Task details:
Output, word for word, every line from the start of the listing down to and including the line that contains "wasm.setup();"; include nothing else.

Data section:
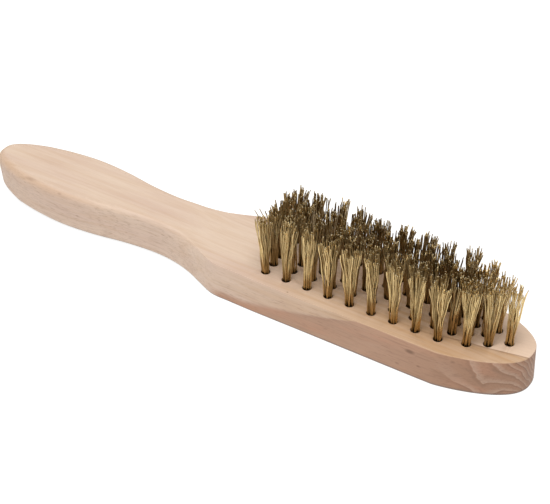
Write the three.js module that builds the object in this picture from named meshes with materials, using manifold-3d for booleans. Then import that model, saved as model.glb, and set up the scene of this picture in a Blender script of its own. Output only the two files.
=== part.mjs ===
// Hand wire brush: a one-piece beech body, handle and block in one, with five rows of brass wire tufts.
// Millimetres. X runs along the brush with the toe at +X and the handle at -X, Y runs across it, and the
// brush lies on its flat back at Z = 0 with its wires pointing up. The origin is under the middle.
// Distances "along" are counted from the handle's end, and Z = 0 is the back of the wood.

import * as THREE from "three";
import { mergeVertices } from "three/addons/utils/BufferGeometryUtils.js";
import Module from "manifold-3d";

const wasm = await Module();
wasm.setup();

// Driving dimensions
const LENGTH = 285;
const BLOCK_THICKNESS = 17.5;
const HANDLE_RISE = 2.2;
const TRIM_HEIGHT = 28;

// Plan outline: half widths along the body, between a blunt butt and a bluntly pointed toe
const BUTT_LENGTH = 20;
const BUTT_POWER = 0.39;
const TOE_LENGTH = 36;
const TOE_CURVE = 1.25;
const TOE_POWER = 0.42;
const HALF_WIDTHS = [
  [BUTT_LENGTH, 14.3],
  [32, 16.3],
  [48, 17.3],
  [66, 15.9],
  [84, 13.0],
  [100, 11.9],
  [112, 13.0],
  [121, 15.2],
  [130, 18.8],
  [138, 21.8],
  [147, 22.2],
  [160, 22.5],
  [184, 22.5],
  [224, 22.7],
  [240, 22.75],
  [LENGTH - TOE_LENGTH, 22.7],
];
const BUTT_STEPS = 8;
const SIDE_STEPS = 36;
const TOE_STEPS = 14;

// The handle stands proud of the block's face and its edges are eased; both run out past the shoulder
const RISE_START = 104;
const RISE_END = 134;
const RISE_STEPS = 8;
const EASED_EDGE = 4;
const EDGE_STEPS = 3;
const EASED_UNTIL = 134;
const EASED_RUN_OUT = 0.055;
const SPARE_SLOPE = 0.4;
const SPARE_WOOD = 12;

// Tufts: straight rows from the heel on, then single holes that close in to the toe
const FIRST_TUFT = 161.5;
const STRAIGHT_TUFTS = 9;
const ROWS = [
  { name: "centre", across: 0, pitch: 10.88, toe: [[262.2, 0], [273, 0]] },
  { name: "inner", across: 6.75, pitch: 10, toe: [[249.5, 6.6], [256, 3.4], [265.6, 5.2]] },
  { name: "outer", across: 13.5, pitch: 10.6, toe: [[257.8, 10]] },
];
const HOLE_RADIUS = 2.1;
const HOLE_DEPTH = 12;
const HOLE_SIDES = 10;
const GAP = 0.35;
const TUFT_SIDES = 8;
const TUFT_TOP_RADIUS = 2.9;
const TUFT_CROWN = 1.5;

const wood = new THREE.MeshStandardMaterial({ color: 0xe3c4a1, roughness: 0.7, metalness: 0 });
const brass = new THREE.MeshStandardMaterial({ color: 0xb8954f, roughness: 0.4, metalness: 1 });

// A closed three.js geometry as a manifold-3d solid
function solidOf(geometry) {
  const bare = geometry.index ? geometry.toNonIndexed() : geometry.clone();
  bare.deleteAttribute("normal");
  bare.deleteAttribute("uv");
  const merged = mergeVertices(bare, 1e-3);
  const mesh = new wasm.Mesh({
    numProp: 3,
    vertProperties: merged.attributes.position.array,
    triVerts: new Uint32Array(merged.index.array),
  });
  return new wasm.Manifold(mesh);
}

// A manifold-3d solid as a three.js geometry with flat faces
function geometryOf(solid) {
  const mesh = solid.getMesh();
  const geometry = new THREE.BufferGeometry();
  geometry.setAttribute("position", new THREE.BufferAttribute(mesh.vertProperties, 3));
  geometry.setIndex(new THREE.BufferAttribute(mesh.triVerts, 1));
  const flat = geometry.toNonIndexed();
  flat.computeVertexNormals();
  return flat;
}

// One side of the plan outline, from the butt's tip to the toe's tip: x along, y half width
function sideOutline() {
  const points = [];
  const [, buttWidth] = HALF_WIDTHS[0];
  for (let step = 0; step < BUTT_STEPS; step++) {
    const share = (step / BUTT_STEPS) ** 2;
    points.push(new THREE.Vector2(BUTT_LENGTH * share, buttWidth * share ** BUTT_POWER));
  }
  const side = new THREE.SplineCurve(HALF_WIDTHS.map(([along, half]) => new THREE.Vector2(along, half)));
  points.push(...side.getPoints(SIDE_STEPS));
  const [toeStart, toeWidth] = HALF_WIDTHS.at(-1);
  for (let step = 1; step <= TOE_STEPS; step++) {
    const share = Math.sin((step / TOE_STEPS) * (Math.PI / 2));
    const half = toeWidth * (1 - share ** TOE_CURVE) ** TOE_POWER;
    points.push(new THREE.Vector2(toeStart + TOE_LENGTH * share, step === TOE_STEPS ? 0 : half));
  }
  return points;
}

// A closed symmetric shape from one side's points
function mirrored(side) {
  const other = side.filter((point) => point.y > 0).reverse();
  return new THREE.Shape([...side, ...other.map((point) => new THREE.Vector2(point.x, -point.y))]);
}

// The plan from the heel to the toe, left wide over the handle
function blockPlan(side) {
  const wide = side.map(({ x, y }) => new THREE.Vector2(x, y + SPARE_SLOPE * Math.max(0, EASED_UNTIL - x)));
  return mirrored([new THREE.Vector2(-SPARE_WOOD, wide[0].y), ...wide]);
}

// The plan of the handle, widening slowly past the block's sides so that its eased edge runs out there
function handlePlan(side) {
  const kept = side.filter((point) => point.x <= LENGTH - TOE_LENGTH);
  const wide = kept.map(({ x, y }) => new THREE.Vector2(x, y + EASED_RUN_OUT * Math.max(0, x - EASED_UNTIL)));
  const last = wide.at(-1);
  const farEnd = LENGTH + SPARE_WOOD;
  const farHalf = last.y + EASED_RUN_OUT * (farEnd - last.x);
  return mirrored([...wide, new THREE.Vector2(farEnd, farHalf)]);
}

// The wood seen from the side: flat back, handle top, and the slope down to the block's face
function sideProfile() {
  const high = BLOCK_THICKNESS + HANDLE_RISE;
  const points = [new THREE.Vector2(-SPARE_WOOD, 0), new THREE.Vector2(LENGTH + SPARE_WOOD, 0)];
  points.push(new THREE.Vector2(LENGTH + SPARE_WOOD, BLOCK_THICKNESS));
  for (let step = RISE_STEPS; step >= 0; step--) {
    const share = step / RISE_STEPS;
    const fall = (1 - Math.cos(share * Math.PI)) / 2;
    const along = RISE_START + share * (RISE_END - RISE_START);
    points.push(new THREE.Vector2(along, high - HANDLE_RISE * fall));
  }
  points.push(new THREE.Vector2(-SPARE_WOOD, high));
  return new THREE.Shape(points);
}

// Places of all tufts: name, distance along, distance across
function tuftPlaces() {
  const places = [];
  for (const { name, across, pitch, toe } of ROWS) {
    const straight = Array.from({ length: STRAIGHT_TUFTS }, (_, i) => [FIRST_TUFT + i * pitch, across]);
    const sides = across === 0 ? [["", 1]] : [["near_", -1], ["far_", 1]];
    for (const [label, sign] of sides) {
      [...straight, ...toe].forEach(([along, off], i) => {
        const number = String(i + 1).padStart(2, "0");
        places.push({ name: `tuft_${name}_${label}${number}`, x: along - LENGTH / 2, y: sign * off });
      });
    }
  }
  return places;
}

function bodyGeometry(places) {
  const high = BLOCK_THICKNESS + HANDLE_RISE;
  const side = sideOutline();
  const block = new THREE.ExtrudeGeometry(blockPlan(side), { depth: high, bevelEnabled: false });
  const handle = new THREE.ExtrudeGeometry(handlePlan(side), {
    depth: high - 2 * EASED_EDGE,
    bevelEnabled: true,
    bevelThickness: EASED_EDGE,
    bevelSize: EASED_EDGE,
    bevelOffset: -EASED_EDGE,
    bevelSegments: EDGE_STEPS,
  });
  handle.translate(0, 0, EASED_EDGE);
  const reach = 4 * SPARE_WOOD;
  const profile = new THREE.ExtrudeGeometry(sideProfile(), { depth: 2 * reach, bevelEnabled: false });
  profile.rotateX(Math.PI / 2);
  profile.translate(0, reach, 0);
  let body = solidOf(block).intersect(solidOf(handle)).intersect(solidOf(profile));
  body = body.translate([-LENGTH / 2, 0, 0]);
  for (const { x, y } of places) {
    const hole = new THREE.CylinderGeometry(HOLE_RADIUS, HOLE_RADIUS, 2 * HOLE_DEPTH, HOLE_SIDES);
    hole.rotateX(Math.PI / 2);
    hole.translate(x, y, BLOCK_THICKNESS);
    body = body.subtract(solidOf(hole));
  }
  return geometryOf(body);
}

// One tuft: straight in its hole, then spreading a little to a slightly crowned end
function tuftGeometry() {
  const rootRadius = HOLE_RADIUS * Math.cos(Math.PI / HOLE_SIDES) - GAP;
  const top = BLOCK_THICKNESS + TRIM_HEIGHT;
  const profile = [
    new THREE.Vector2(0, BLOCK_THICKNESS - HOLE_DEPTH + GAP),
    new THREE.Vector2(rootRadius, BLOCK_THICKNESS - HOLE_DEPTH + GAP),
    new THREE.Vector2(rootRadius, BLOCK_THICKNESS + GAP),
    new THREE.Vector2(TUFT_TOP_RADIUS, top - TUFT_CROWN),
    new THREE.Vector2(0, top),
  ];
  const tuft = new THREE.LatheGeometry(profile, TUFT_SIDES);
  tuft.rotateX(Math.PI / 2);
  return tuft;
}

function buildBrush() {
  const brush = new THREE.Group();
  const places = tuftPlaces();
  const body = new THREE.Mesh(bodyGeometry(places), wood);
  body.name = "wood_body";
  brush.add(body);
  for (const { name, x, y } of places) {
    const tuft = new THREE.Mesh(tuftGeometry(), brass);
    tuft.name = name;
    tuft.position.set(x, y, 0);
    brush.add(tuft);
  }
  return brush;
}

export default buildBrush();
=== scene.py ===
"""A hand wire brush: one beech body with its handle, and brass wire tufts in drilled holes.

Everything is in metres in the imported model's frame: the toe is at +X, the handle at -X, and the
brush lies on its flat back at Z = 0 with its wires pointing up.
"""

import math
import random

import bmesh
import bpy
import numpy as np
from mathutils import Matrix, Vector


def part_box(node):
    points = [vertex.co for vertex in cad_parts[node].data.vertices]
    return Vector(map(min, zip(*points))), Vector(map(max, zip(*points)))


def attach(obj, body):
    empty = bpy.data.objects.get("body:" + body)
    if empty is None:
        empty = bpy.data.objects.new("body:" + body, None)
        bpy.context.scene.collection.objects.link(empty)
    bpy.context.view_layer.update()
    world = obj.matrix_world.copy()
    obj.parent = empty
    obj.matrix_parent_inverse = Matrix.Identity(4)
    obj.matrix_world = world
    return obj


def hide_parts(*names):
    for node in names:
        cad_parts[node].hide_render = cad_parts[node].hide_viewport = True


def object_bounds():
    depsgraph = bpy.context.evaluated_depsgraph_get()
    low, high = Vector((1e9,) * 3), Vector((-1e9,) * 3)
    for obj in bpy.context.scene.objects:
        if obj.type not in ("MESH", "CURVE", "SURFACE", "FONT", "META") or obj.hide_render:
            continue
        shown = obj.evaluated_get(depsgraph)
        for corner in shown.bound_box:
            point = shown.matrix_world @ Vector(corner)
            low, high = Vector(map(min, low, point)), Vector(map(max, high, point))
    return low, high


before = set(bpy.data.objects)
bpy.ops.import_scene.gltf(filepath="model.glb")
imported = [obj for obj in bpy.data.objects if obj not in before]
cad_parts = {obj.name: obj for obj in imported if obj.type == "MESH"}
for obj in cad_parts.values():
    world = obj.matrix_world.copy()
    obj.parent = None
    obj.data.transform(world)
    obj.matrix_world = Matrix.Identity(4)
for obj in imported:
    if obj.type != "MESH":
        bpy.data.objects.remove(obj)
cad_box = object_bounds()

MM = 0.001

# The body, from the frame
BODY_LOW, BODY_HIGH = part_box("wood_body")
LENGTH = (BODY_HIGH.x - BODY_LOW.x) / MM
HANDLE_TOP = BODY_HIGH.z / MM
TUFT_NODES = sorted(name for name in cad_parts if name.startswith("tuft_"))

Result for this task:
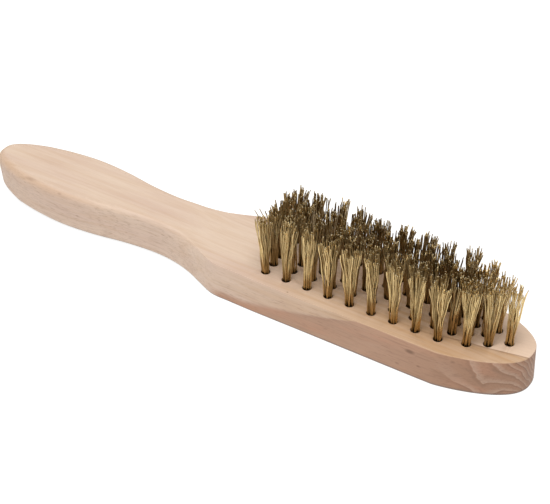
Write the three.js module that builds the object in this picture from named meshes with materials, using manifold-3d for booleans. Then import that model, saved as model.glb, and set up the scene of this picture in a Blender script of its own. Output only the two files.
=== part.mjs ===
// Hand wire brush: a one-piece beech body, handle and block in one, with five rows of brass wire tufts.
// Millimetres. X runs along the brush with the toe at +X and the handle at -X, Y runs across it, and the
// brush lies on its flat back at Z = 0 with its wires pointing up. The origin is under the middle.
// Distances "along" are counted from the handle's end, and Z = 0 is the back of the wood.

import * as THREE from "three";
import { mergeVertices } from "three/addons/utils/BufferGeometryUtils.js";
import Module from "manifold-3d";

const wasm = await Module();
wasm.setup();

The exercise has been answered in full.